Feito e efeito maior fez a editora com “Ismália”, poema de Alphonsus de Guimaraens com ilustrações de Odilon Moraes. Como explicar o desejo quase incontornável de pagar 45 pratas por um livro-poema-objeto e seus tão somente vinte versos?

A lista é extensa, mas impossível não citar os livros de viagem de Joseph Brodsky, Elias Canetti, Le Corbusier e Jean-Paul Sartre, narrando (mais que descrevendo) cidades fantásticas como Veneza, Marrakesh e Istambul.

E como ler, em pleno século 21 a maravilhosa “História do olho”, de Bataille, com o belíssimo ensaio de Cortazar, senão pela Cosac Naify?

Basta, basta.

Estou – talvez – apenas provando que não é má vontade contra a editora, aliás.

Então, “Moby Dick”, em nova tradução e edição moderninha? Nnnãã. Faço até e ainda o rumor de quem limpa os dentes com a língua, para horror do Senhor Charles. O livro ficou grande demais, grosso demais, as páginas de um branco excessivo, a gráfica mais adapta a qualquer outra coisa senão ao capitão de uma perna só, à voz de Ismael e às tatuagens de Queequeg.

Vou ficar mesmo – para horror dos entendidos – com a minha velha edição da Francisco Alves, com a sua capa fake, com a introdução de Lêdo Ivo, com a tradução de Berenice Xavier.

E, no mesmo dia em que rejeitei o Moby da Cosac, levei pra casa uma quinta modernista: Flannery O., na lombada, F. O’Connor, na capa.

Uma maravilha.

segunda-feira, 26 de maio de 2008

Cerimônia do chá




[Farinha Celeste, Photoshopmontagem de Joca Soares]

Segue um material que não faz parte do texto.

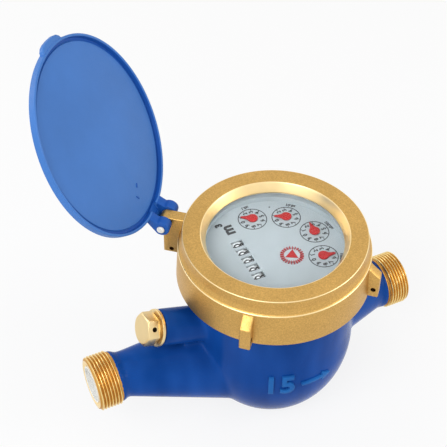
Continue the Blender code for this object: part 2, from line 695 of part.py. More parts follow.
def make_chamber():
    """The cup with its lower jets, upper jets and the flange that sits on the body's seat."""
    inner = CHAMBER_RADIUS - CHAMBER_WALL
    inner_chamfer = CHAMBER_CHAMFER - CHAMBER_WALL / 2.0
    chamber = turned("jet_chamber", [
        (0.0, CHAMBER_FLOOR), (inner - inner_chamfer, CHAMBER_FLOOR), (inner, CHAMBER_FLOOR + inner_chamfer),
        (inner, CHAMBER_HEIGHT), (CHAMBER_RADIUS, CHAMBER_HEIGHT),
        (CHAMBER_RADIUS, FLANGE_BASE + FLANGE_THICKNESS), (FLANGE_RADIUS, FLANGE_BASE + FLANGE_THICKNESS),
        (FLANGE_RADIUS, FLANGE_BASE), (CHAMBER_RADIUS, FLANGE_BASE),
        (CHAMBER_RADIUS, CHAMBER_BASE + CHAMBER_CHAMFER), (CHAMBER_RADIUS - CHAMBER_CHAMFER, CHAMBER_BASE),
        (0.0, CHAMBER_BASE),
    ], WHITE, MEDIUM)
    lower = CHAMBER_FLOOR + JET_HEIGHT
    upper = CHAMBER_HEIGHT - JET_HEIGHT / 2.0 - CHAMBER_WALL
    pin_hole = rod("pivot_socket", PIVOT_RADIUS + CLEARANCE, CHAMBER_BASE + CHAMBER_WALL / 2.0,
                   CHAMBER_FLOOR + CLEARANCE, WHITE, SMALL)
    cut(chamber, jet_slots("lower_jets", lower, JET_LEAN), jet_slots("upper_jets", upper, -JET_LEAN), pin_hole)


def make_cover():
    turned("chamber_cover", [
        (SHAFT_RADIUS + CLEARANCE, COVER_BASE + COVER_THICKNESS),
        (CASE_RADIUS, COVER_BASE + COVER_THICKNESS),
        (CASE_RADIUS, COVER_BASE + COVER_THICKNESS / 3.0),
        (CHAMBER_RADIUS, COVER_BASE),
        (SHAFT_RADIUS + CLEARANCE, COVER_BASE),
    ], WHITE, MEDIUM, hollow=True)


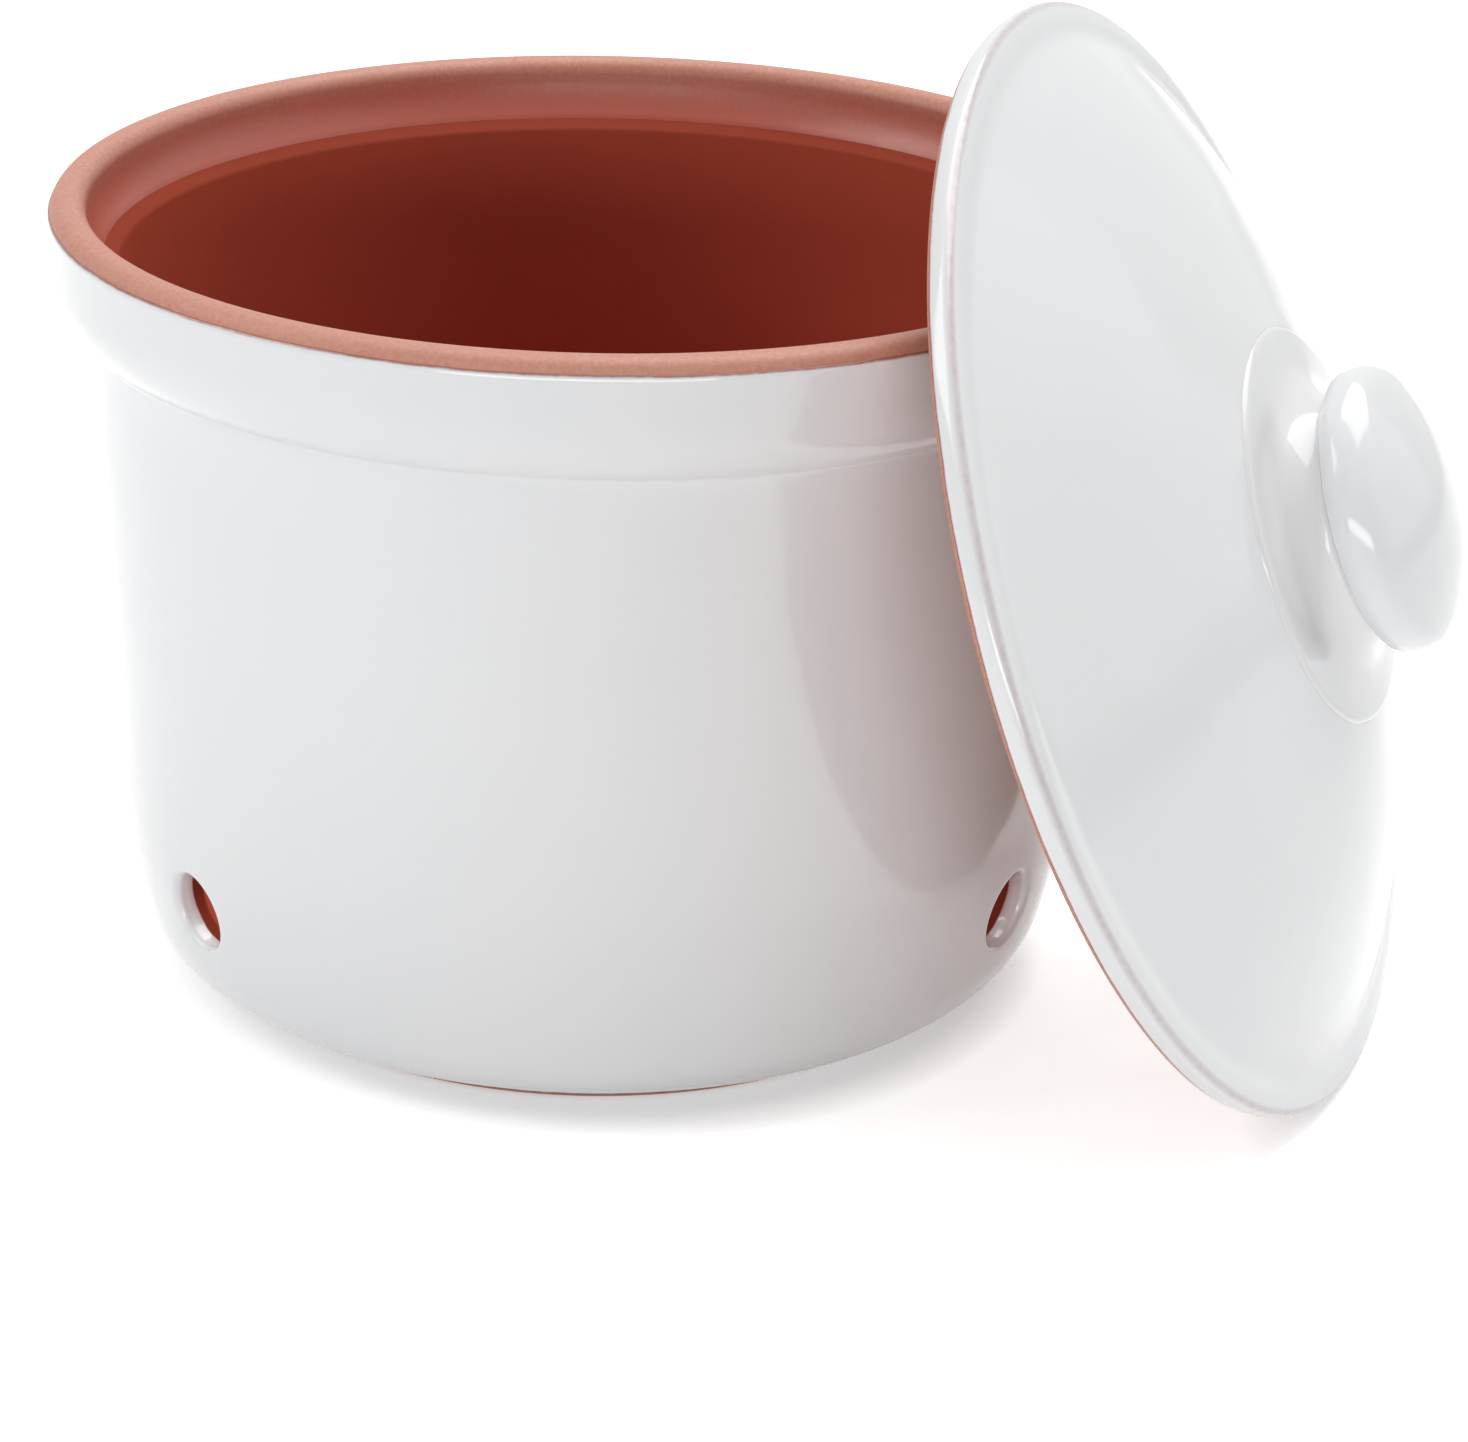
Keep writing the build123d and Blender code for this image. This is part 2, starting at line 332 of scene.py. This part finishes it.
class Skin:
    """A mesh in the making: vertices in millimetres, faces, and how fully the glaze covers each vertex."""

    def __init__(self):
        self.vertices = []
        self.cover = []
        self.faces = []

    def add(self, point, cover=1.0):
        self.vertices.append(tuple(point))
        self.cover.append(cover)
        return len(self.vertices) - 1

    def ring(self, radii, heights, cover):
        """One turn of vertices, or a single one on the axis."""
        if np.max(radii) < 1e-6:
            return [self.add((0, 0, float(np.mean(heights))), cover)]
        angles = np.arange(COLUMNS) * math.tau / COLUMNS
        return [
            self.add((r * math.cos(a), r * math.sin(a), z), cover)
            for a, r, z in zip(angles, np.broadcast_to(radii, COLUMNS), np.broadcast_to(heights, COLUMNS))
        ]

    def bridge(self, lower, upper, gaps=()):
        """Faces between two rings, with the columns of the gaps left open."""
        for c in range(COLUMNS):
            n = (c + 1) % COLUMNS
            if any((c - start) % COLUMNS < 2 * WINDOW_COLUMNS for start in gaps):
                continue
            if len(lower) == 1:
                self.faces.append((lower[0], upper[n], upper[c]))
            elif len(upper) == 1:
                self.faces.append((lower[c], lower[n], upper[0]))
            else:
                self.faces.append((lower[c], lower[n], upper[n], upper[c]))

    def strip(self, loop, following):
        """Faces between two closed loops of as many vertices."""
        count = len(loop)
        for i in range(count):
            n = (i + 1) % count
            self.faces.append((loop[i], loop[n], following[n], following[i]))

    def made(self, name, materials, transform=Matrix.Identity(4)):
        """The finished object, smooth, with outward faces and its cover as an attribute.

        Faces with no cover at all take the last of the materials.
        """
        mesh = bpy.data.meshes.new(name)
        mesh.from_pydata([Vector(v) * MM for v in self.vertices], [], self.faces)
        last = len(materials) - 1
        mesh.polygons.foreach_set(
            "material_index", [last if max(self.cover[i] for i in face) <= 0 else 0 for face in self.faces])
        mesh.attributes.new("cover", "FLOAT", "POINT").data.foreach_set("value", self.cover)
        work = bmesh.new()
        work.from_mesh(mesh)
        bmesh.ops.delete(work, geom=[v for v in work.verts if not v.link_faces], context="VERTS")
        bmesh.ops.recalc_face_normals(work, faces=work.faces)
        work.to_mesh(mesh)
        work.free()
        mesh.transform(transform)
        mesh.shade_smooth()
        for material in materials:
            mesh.materials.append(material)
        piece = bpy.data.objects.new(name, mesh)
        bpy.context.collection.objects.link(piece)
        return piece


WINDOW_COLUMNS = round(WINDOW_HALF / (HEEL_MID[0] * math.tau / COLUMNS))


def window_start(angle):
    """The first column of the window round the vent hole at an angle."""
    return round(angle * COLUMNS / 360) - WINDOW_COLUMNS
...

Tomei chá de sumiço, bem o sei.

Digo mais: foi às cinco horas da tarde.

Ainda: aos pés, não da santa cruz, mas do relógio da Junqueira Ayres.

A Junqueira Ayres é uma avenida, uma ladeira, o senso do trânsito é uma subida, longa subida, doem os pés, formam-se calos.

Junqueira Ayres, quem demônios terá sido Junqueira Ayres? Ligo pr’O Fotógrafo, O Fotógrafo não o sabe, não o lembra. Ah! Não vou ligar pra mais ninguém! Outros saberão – deixo os outros em paz, santa paz de deus e crianças no cochilo pendular, zum-zum, zum-zum, modorra de tabuada.

Às cinco horas da tarde, pés do relógio da Junqueira Ayres.

Chá.

O trânsito dormitava. Carros, caminhões, ônibus, jardineiras e o velho bonde puxado a burrinhos, as orelha espanando moscas imaginárias, os olhinho cerrados, baloiçar de focinho teimosos.

O relógio marcando: cinco horas. Ponteiro pequeno no cinco, ponteiro grande no 12.

O tráfego, parado.

A mesa, aparelhada por mãos lépidas e trigueiras, restou em falso.

Alguém veio e botou um calço. Jornal de antontem dobrado em três.

Por entre as máquinas sonolentas, um desfile de fantasmas.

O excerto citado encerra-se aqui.